The film's music was composed by Anu Malik, with lyrics by Sameer and Shabbir Ahmed.

| No. | Title | Singer(s) |
|---|---|---|
| 1 | "Chaand Ko Tod Doonga" | Abhijeet, Anuradha Sriram |
| 2 | "Jitne Channel TV Ke" | Sonu Nigam, Krishna Beura |
| 3 | "God Promise Dil Dola" | Rahul Vaidya, Shreya Ghoshal |
| 4 | "Hello Madam" | Rahul Vaidya, Prajakta Shukre |
| 5 | "Dil Nahi Tora Karte" | Shaan, Sunidhi Chauhan, Abrar-ul-Haq |
| 6 | "Aiyashi Aiyashi" | Shaan, DJ Aqeel, Sanjeev Rathod |

=== Reception ===
Sukanya Verma of Rediff.com gave a negative review to the soundtrack, writing, "High on tepid tunes and smutty lyrics, Shaadi No 1 is at best a second-rate album from the No 1 team."

== Reception ==
Taran Adarsh of IndiaFM gave the film 2 out of 5, writing, "Shaadi No.1 has a huge star cast, but only a handful of names register an impact.

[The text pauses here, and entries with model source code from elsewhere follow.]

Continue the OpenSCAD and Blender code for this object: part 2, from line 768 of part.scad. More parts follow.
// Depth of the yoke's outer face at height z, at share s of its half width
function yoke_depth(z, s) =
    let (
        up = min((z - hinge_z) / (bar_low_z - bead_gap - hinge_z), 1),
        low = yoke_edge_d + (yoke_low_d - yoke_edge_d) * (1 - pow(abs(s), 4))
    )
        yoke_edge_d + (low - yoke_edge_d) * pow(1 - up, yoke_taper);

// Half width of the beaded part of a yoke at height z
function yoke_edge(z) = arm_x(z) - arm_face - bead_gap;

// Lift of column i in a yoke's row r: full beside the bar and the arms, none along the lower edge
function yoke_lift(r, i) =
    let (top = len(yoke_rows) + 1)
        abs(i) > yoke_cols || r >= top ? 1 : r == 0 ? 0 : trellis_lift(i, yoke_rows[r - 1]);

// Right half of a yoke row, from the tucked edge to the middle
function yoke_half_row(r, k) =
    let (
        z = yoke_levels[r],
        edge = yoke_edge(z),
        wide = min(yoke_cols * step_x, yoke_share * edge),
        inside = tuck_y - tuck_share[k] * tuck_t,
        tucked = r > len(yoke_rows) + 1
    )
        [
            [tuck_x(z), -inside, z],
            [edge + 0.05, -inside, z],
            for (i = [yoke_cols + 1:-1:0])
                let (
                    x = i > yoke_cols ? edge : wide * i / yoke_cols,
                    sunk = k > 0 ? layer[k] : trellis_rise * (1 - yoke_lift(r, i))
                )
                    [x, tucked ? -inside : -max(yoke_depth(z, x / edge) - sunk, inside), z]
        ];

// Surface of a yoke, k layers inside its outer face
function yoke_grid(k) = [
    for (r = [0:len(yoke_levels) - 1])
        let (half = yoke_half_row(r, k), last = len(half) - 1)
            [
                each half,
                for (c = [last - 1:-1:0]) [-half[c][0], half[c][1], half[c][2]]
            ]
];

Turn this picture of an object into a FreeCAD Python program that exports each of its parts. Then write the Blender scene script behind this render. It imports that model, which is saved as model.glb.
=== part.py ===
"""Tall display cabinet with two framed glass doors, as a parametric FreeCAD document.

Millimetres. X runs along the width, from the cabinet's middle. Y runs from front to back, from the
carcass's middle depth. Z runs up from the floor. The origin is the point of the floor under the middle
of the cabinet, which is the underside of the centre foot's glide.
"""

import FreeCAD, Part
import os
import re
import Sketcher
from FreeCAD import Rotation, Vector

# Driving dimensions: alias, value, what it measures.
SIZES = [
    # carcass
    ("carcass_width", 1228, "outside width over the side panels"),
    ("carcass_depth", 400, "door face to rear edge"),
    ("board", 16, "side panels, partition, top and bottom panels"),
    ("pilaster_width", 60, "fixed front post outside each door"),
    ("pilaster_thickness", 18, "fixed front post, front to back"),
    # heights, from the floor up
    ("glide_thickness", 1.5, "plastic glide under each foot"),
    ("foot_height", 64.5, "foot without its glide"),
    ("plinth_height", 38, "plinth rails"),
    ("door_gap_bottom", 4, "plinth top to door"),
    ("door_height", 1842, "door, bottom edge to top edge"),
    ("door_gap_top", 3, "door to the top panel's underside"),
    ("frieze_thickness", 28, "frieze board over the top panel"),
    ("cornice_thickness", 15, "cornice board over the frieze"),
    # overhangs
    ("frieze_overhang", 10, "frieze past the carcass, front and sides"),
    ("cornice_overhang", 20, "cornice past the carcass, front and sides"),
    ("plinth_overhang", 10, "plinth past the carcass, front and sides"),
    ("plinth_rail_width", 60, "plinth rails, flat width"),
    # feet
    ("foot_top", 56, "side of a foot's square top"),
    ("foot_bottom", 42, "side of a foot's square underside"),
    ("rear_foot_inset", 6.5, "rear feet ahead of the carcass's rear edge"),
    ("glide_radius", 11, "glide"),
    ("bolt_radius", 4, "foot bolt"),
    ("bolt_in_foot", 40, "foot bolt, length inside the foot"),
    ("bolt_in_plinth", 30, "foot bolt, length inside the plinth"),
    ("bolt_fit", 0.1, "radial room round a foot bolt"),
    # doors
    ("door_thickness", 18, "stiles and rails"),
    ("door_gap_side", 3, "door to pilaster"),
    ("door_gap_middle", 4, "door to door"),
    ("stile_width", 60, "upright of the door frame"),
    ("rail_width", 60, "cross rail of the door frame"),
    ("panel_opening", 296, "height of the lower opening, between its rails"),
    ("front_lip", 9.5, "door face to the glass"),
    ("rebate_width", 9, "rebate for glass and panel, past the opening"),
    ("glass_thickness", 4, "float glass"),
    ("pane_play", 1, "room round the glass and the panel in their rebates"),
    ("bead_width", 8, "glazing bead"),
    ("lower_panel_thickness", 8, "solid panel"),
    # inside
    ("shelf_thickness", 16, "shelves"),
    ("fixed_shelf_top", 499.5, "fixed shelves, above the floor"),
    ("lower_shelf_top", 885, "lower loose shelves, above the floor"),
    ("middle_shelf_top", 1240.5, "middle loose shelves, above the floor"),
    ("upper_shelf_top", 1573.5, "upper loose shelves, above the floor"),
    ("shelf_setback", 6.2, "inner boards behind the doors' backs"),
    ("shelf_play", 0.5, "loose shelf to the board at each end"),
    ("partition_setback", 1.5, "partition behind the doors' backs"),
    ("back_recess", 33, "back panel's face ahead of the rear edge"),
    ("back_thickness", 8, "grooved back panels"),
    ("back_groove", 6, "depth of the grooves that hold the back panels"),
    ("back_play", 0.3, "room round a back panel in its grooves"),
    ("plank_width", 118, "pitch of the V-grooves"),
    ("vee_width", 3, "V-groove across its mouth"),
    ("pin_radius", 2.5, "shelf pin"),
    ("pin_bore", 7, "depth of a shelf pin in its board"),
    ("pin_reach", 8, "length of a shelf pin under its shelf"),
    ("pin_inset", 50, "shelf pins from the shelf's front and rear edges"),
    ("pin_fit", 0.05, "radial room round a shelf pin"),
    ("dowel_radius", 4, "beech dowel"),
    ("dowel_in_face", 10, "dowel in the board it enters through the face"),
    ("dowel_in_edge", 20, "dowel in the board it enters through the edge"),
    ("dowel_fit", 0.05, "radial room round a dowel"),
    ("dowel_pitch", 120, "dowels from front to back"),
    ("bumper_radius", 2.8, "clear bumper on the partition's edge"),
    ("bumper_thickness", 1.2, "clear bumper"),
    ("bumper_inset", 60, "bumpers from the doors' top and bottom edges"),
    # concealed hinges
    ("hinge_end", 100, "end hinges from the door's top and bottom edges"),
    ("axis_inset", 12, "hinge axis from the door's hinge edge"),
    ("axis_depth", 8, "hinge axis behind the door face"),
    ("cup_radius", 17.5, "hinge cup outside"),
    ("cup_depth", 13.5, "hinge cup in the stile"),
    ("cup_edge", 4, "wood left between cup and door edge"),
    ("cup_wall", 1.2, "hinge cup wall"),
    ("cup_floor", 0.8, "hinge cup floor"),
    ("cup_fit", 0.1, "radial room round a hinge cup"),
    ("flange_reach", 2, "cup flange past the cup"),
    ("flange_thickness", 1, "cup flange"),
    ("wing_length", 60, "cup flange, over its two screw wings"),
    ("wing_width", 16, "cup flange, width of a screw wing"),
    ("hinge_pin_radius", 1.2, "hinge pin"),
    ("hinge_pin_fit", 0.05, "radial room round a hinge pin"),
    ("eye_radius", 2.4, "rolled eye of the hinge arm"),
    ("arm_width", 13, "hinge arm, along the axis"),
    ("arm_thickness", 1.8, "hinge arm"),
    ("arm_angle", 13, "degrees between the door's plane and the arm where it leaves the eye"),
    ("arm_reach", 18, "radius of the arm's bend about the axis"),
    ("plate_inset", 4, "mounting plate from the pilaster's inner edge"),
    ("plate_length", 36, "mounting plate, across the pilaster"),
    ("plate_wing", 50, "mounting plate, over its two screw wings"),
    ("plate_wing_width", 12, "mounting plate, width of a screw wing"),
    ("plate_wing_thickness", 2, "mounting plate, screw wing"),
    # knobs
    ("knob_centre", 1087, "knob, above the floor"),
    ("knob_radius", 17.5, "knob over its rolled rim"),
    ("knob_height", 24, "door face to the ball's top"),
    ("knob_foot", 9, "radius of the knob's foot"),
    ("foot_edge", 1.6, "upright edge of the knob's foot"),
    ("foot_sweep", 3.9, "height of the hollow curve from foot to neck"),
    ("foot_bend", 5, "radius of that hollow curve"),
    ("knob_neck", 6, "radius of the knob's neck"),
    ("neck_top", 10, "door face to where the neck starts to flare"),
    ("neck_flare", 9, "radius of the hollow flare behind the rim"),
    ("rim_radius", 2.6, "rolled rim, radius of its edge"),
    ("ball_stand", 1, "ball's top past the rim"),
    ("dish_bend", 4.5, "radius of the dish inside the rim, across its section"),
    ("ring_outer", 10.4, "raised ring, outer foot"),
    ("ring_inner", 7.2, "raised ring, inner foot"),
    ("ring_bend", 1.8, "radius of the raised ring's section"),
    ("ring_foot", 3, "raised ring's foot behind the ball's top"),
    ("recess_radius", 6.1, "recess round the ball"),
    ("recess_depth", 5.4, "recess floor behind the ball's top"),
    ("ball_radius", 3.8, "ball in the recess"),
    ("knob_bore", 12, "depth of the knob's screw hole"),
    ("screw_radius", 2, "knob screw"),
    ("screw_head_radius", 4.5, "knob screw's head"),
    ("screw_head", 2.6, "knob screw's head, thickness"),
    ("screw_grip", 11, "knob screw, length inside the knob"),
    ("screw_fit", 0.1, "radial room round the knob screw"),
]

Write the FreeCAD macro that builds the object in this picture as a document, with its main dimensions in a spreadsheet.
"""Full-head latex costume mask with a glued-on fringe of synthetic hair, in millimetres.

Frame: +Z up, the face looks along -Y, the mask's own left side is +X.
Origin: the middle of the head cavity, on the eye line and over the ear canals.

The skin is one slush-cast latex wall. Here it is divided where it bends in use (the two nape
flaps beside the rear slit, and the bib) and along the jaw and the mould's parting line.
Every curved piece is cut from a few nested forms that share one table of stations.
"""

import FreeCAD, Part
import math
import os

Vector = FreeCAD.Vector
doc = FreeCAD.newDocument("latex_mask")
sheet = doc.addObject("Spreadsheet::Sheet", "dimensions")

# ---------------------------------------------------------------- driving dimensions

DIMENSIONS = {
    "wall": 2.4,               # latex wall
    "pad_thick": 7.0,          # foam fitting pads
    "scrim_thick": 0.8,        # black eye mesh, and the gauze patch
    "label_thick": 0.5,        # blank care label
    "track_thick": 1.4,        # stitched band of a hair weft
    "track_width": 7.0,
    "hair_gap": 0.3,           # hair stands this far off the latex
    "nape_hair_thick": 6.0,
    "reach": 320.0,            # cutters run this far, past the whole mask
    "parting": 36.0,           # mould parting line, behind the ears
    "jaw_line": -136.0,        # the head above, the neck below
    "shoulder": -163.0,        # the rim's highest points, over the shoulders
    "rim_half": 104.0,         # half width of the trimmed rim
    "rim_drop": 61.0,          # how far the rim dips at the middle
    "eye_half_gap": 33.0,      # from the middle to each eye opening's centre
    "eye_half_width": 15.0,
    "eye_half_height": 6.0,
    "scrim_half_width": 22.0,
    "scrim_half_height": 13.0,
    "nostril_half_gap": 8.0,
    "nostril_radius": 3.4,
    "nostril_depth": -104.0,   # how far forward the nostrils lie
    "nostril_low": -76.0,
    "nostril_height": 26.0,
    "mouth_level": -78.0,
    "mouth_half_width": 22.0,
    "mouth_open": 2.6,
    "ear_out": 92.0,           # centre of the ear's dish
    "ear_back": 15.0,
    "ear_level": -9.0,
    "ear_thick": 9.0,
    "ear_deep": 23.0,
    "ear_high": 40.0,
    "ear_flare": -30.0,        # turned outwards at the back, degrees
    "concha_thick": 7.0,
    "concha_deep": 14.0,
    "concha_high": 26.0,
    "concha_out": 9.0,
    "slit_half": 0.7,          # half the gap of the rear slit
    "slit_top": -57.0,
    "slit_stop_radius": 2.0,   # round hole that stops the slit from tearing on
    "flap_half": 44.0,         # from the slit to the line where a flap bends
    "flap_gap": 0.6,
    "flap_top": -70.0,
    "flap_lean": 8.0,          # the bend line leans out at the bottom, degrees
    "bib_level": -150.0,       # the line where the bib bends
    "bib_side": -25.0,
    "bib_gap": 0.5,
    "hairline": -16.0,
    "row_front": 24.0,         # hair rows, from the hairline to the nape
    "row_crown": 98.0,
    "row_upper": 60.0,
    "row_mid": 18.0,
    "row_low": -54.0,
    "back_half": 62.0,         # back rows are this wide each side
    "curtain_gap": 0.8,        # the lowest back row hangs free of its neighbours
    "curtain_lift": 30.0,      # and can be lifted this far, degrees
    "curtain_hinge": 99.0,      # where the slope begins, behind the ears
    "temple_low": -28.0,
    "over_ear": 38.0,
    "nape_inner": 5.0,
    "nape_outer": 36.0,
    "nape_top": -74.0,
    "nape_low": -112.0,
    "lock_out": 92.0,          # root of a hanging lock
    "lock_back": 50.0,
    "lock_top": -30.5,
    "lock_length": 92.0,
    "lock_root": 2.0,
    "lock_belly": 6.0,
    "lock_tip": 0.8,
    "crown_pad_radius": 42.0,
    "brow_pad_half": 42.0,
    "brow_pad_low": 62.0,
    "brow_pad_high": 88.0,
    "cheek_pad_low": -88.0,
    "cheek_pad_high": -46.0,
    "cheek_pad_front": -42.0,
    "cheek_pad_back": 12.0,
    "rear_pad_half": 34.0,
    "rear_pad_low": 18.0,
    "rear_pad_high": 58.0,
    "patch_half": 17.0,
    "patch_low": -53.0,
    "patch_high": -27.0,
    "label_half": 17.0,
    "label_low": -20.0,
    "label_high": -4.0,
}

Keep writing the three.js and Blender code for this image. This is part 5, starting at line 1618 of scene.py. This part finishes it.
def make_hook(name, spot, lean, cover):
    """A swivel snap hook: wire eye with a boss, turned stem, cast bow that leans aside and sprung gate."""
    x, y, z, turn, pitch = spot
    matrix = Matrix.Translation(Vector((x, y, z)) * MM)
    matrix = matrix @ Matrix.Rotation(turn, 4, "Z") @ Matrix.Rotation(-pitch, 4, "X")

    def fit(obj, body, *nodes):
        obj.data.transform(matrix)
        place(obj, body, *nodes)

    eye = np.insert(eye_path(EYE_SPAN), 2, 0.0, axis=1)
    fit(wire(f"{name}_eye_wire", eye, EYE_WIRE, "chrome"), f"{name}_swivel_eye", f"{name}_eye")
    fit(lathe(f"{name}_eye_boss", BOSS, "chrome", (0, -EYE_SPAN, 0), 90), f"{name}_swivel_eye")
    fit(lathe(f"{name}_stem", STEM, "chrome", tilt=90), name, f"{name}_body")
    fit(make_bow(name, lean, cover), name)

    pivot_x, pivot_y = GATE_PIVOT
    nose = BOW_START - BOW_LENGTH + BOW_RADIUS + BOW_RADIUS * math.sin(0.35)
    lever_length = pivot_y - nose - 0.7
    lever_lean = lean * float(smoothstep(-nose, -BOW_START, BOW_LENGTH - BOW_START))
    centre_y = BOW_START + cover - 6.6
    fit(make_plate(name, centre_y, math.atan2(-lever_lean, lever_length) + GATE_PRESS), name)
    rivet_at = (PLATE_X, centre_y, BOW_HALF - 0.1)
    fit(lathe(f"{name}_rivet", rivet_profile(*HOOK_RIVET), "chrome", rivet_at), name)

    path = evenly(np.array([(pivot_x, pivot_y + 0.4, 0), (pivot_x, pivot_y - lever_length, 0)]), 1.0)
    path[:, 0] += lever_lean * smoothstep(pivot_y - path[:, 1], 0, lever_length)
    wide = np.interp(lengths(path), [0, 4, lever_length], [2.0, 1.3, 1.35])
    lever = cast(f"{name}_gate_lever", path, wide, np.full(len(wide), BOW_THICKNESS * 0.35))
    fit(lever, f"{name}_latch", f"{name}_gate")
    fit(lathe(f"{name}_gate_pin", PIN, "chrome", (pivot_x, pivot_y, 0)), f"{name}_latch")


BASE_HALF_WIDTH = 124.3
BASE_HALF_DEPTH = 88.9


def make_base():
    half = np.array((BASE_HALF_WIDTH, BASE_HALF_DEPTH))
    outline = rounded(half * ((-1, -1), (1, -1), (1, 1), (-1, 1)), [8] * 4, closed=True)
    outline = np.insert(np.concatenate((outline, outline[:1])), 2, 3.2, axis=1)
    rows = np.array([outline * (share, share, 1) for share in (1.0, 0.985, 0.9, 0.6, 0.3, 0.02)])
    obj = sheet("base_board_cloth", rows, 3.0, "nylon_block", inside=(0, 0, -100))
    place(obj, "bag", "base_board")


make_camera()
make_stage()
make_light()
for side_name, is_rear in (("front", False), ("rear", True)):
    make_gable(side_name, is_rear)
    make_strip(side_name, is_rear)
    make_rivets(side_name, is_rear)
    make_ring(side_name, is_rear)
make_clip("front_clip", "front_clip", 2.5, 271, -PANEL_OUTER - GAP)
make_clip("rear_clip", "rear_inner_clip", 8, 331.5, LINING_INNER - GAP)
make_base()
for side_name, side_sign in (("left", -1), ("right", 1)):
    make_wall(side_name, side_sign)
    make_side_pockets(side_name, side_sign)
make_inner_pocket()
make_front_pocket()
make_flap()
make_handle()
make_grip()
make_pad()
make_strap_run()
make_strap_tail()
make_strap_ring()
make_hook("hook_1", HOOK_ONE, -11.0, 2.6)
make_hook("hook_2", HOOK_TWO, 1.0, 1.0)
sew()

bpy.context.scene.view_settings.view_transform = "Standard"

Fardeen, Zayed and Sharman are efficient and what comes as a [pleasant] surprise is that both Fardeen and Zayed have handled the light moments with ease. As far as the leading ladies are concerned, Ayesha Takia and Esha Deol can be singled out. Sanjay Dutt's role might appeal mainly to the masses. Satish Shah is proficient." Kaveree Bamzai of India Today wrote, "In a film that seems to comprise the B-list of Bollywood and a strangely enlarged Sanjay Dutt, it is not surprising that the humour falls flat."